The difference is that now there is a target—the State of Israel—the Jew among the nations. Now everyone can target their hatred toward a clear entity and make up blood libels and false accusations just as they had previously done toward Jews. But as we often see in BDS demonstrations, the anger at Israel is merely a thinly veiled pretext for venting anti-Semitism.
When trying to understand the roots of the deepest, most lasting hatred in the history of humankind, we have to go back to our roots, since this is where it all began. We Jews are unlike any other nation. We are the only nation in the history of humankind to be given the task to save the world by setting an example for it. We are the only nation whose birth was declared by God, but not before we met the condition of uniting “as one man with one heart.”
We were declared as chosen by the God that all three Abrahamic religions worship, and that God tasked us with being “a light unto nations.” It does not matter what people say; it is a fact that the darker the world becomes, the more it points the blaming finger at us.
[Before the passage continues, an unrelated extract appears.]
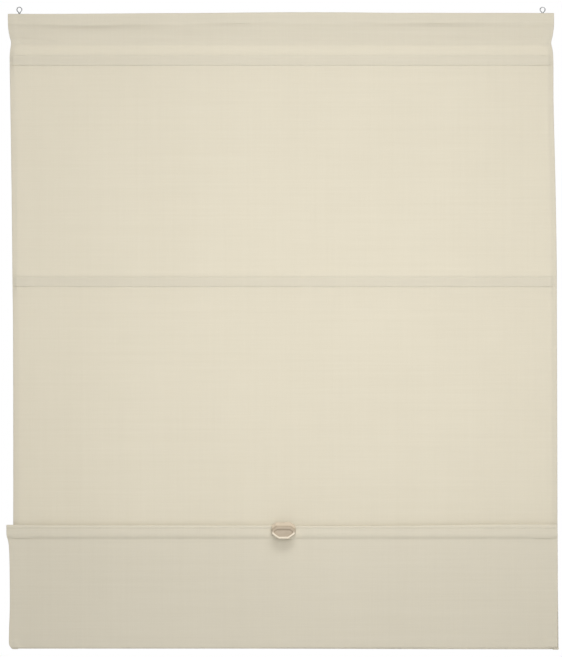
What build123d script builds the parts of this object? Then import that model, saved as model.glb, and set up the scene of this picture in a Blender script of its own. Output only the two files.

The Talmud writes (Masechet Shabbat, 31a) that when a gentile came to Hillel and asked him to explain Jewish law to him, Hillel replied, “That which you hate, do not do unto your neighbor. This is the whole of the Torah.” This law was supposed to be the light to the nations, but if the progenitors of the law, its intended harbingers, do not implement it among themselves and do not set an example that others can follow, how can we blame the world for hating us? How can we not understand the world when it says that we are to blame for all the wars, when we are not making the slightest effort to overcome our mutual hatred and unite?
The most fundamental law of our ancient society was mutual responsibility. How is this implemented among us today? In what way are we responsible for one another? We have adopted the competitive and egocentric Hellenistic culture, the very culture to which we were intended to offer an alternative, yet we are offended when the world tells us we are redundant.
The Windsor Star quoted the first Prime Minister of Israel, David Ben Gurion, as saying, “It matters not what the nations say, but what the Jews do.” This is true. The nations’ hatred stems from our inaction toward unity, toward mutual responsibility, toward rekindling the bond that had made us a nation in the first place. Without our example, the nations will not be able to make peace among themselves, and they will blame us for it. The process that I mentioned earlier is one of development from disconnection to connection, from separation to mutual concern. Yet, without our lighting the way for the nations by setting an example, they will not be able to achieve connection and will therefore have no need for us.
When the nations switch from words against Jews to actions, as they have done so many times in history, it will be too late for us to do what we must. We must unite before words become actions. Now is the time to act.
When discussing the fierce disputes among Jews, Baal HaSulam wrote back in the 1930s: “I know that even if we tie them together in one basket, one will not surrender to the other even a little, and no danger will interrupt anyone from carrying out his ambition.” He was trying to warn us about the impending Holocaust.
I am trying to do the same. I don’t enjoy being the wet blanket in the party celebrating the victory of Donald Trump, whom I had hoped would win. Yet, if we do not unite above our differences soon, our future will be bleak. The world is already taking concerted action against us; we must not wait, or it will be too late.
Our forefathers, the Maccabees, succeeded in overcoming the separation among them, thereby defeating the forces of separation. Through their unity, they drove the enemy out from the land of Israel, though they were few against many. Let us learn from their example what unity can achieve if we truly aim for it.